- _TASK PROMPT_
Every record below should be printed exactly as given.

Dataset items:
□ □ □
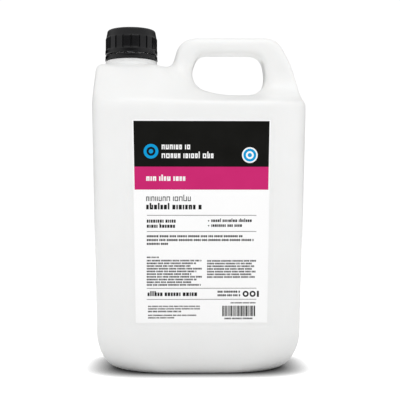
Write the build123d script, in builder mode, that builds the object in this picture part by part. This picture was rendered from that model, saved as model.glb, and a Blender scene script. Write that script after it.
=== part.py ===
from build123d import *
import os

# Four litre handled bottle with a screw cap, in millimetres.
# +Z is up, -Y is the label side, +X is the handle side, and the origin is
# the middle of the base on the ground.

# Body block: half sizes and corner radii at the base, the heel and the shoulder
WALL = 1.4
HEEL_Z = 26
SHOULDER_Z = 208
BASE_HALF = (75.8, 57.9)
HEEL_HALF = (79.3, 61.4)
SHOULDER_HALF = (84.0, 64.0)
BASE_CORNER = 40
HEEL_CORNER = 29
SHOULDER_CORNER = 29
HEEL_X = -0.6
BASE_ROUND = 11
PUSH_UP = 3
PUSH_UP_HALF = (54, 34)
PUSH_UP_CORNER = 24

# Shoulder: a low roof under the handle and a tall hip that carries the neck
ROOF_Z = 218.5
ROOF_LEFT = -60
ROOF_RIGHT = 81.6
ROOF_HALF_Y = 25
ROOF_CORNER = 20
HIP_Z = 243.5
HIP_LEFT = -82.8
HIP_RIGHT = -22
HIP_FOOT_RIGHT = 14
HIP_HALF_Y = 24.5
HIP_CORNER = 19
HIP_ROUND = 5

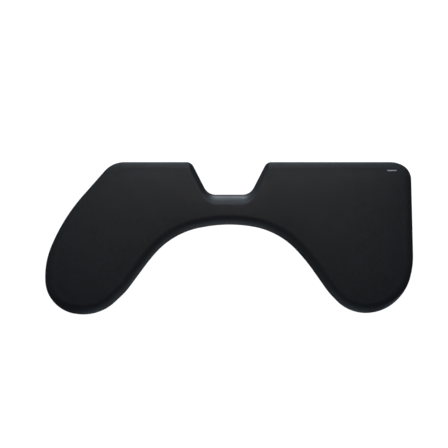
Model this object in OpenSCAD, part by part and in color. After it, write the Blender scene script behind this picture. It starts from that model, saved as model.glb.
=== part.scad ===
□ □ □
- _RESULT FOR THIS TASK_
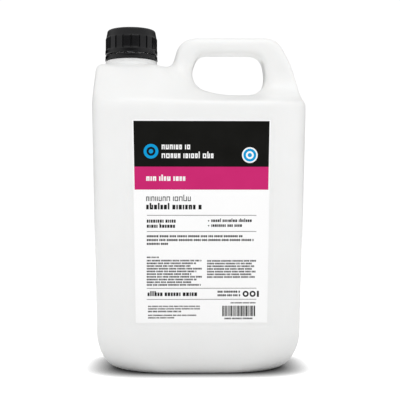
Write the build123d script, in builder mode, that builds the object in this picture part by part. This picture was rendered from that model, saved as model.glb, and a Blender scene script. Write that script after it.
=== part.py ===
from build123d import *
import os

# Four litre handled bottle with a screw cap, in millimetres.
# +Z is up, -Y is the label side, +X is the handle side, and the origin is
# the middle of the base on the ground.

# Body block: half sizes and corner radii at the base, the heel and the shoulder
WALL = 1.4
HEEL_Z = 26
SHOULDER_Z = 208
BASE_HALF = (75.8, 57.9)
HEEL_HALF = (79.3, 61.4)
SHOULDER_HALF = (84.0, 64.0)
BASE_CORNER = 40
HEEL_CORNER = 29
SHOULDER_CORNER = 29
HEEL_X = -0.6
BASE_ROUND = 11
PUSH_UP = 3
PUSH_UP_HALF = (54, 34)
PUSH_UP_CORNER = 24

# Shoulder: a low roof under the handle and a tall hip that carries the neck
ROOF_Z = 218.5
ROOF_LEFT = -60
ROOF_RIGHT = 81.6
ROOF_HALF_Y = 25
ROOF_CORNER = 20
HIP_Z = 243.5
HIP_LEFT = -82.8
HIP_RIGHT = -22
HIP_FOOT_RIGHT = 14
HIP_HALF_Y = 24.5
HIP_CORNER = 19
HIP_ROUND = 5

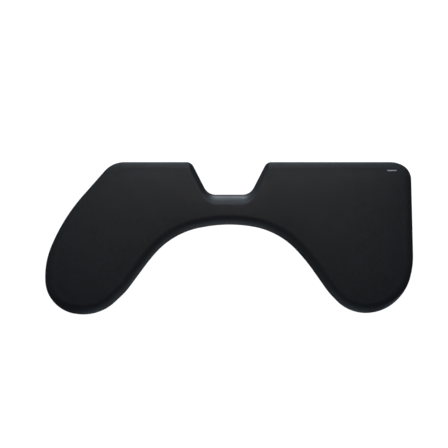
Model this object in OpenSCAD, part by part and in color. After it, write the Blender scene script behind this picture. It starts from that model, saved as model.glb.
=== part.scad ===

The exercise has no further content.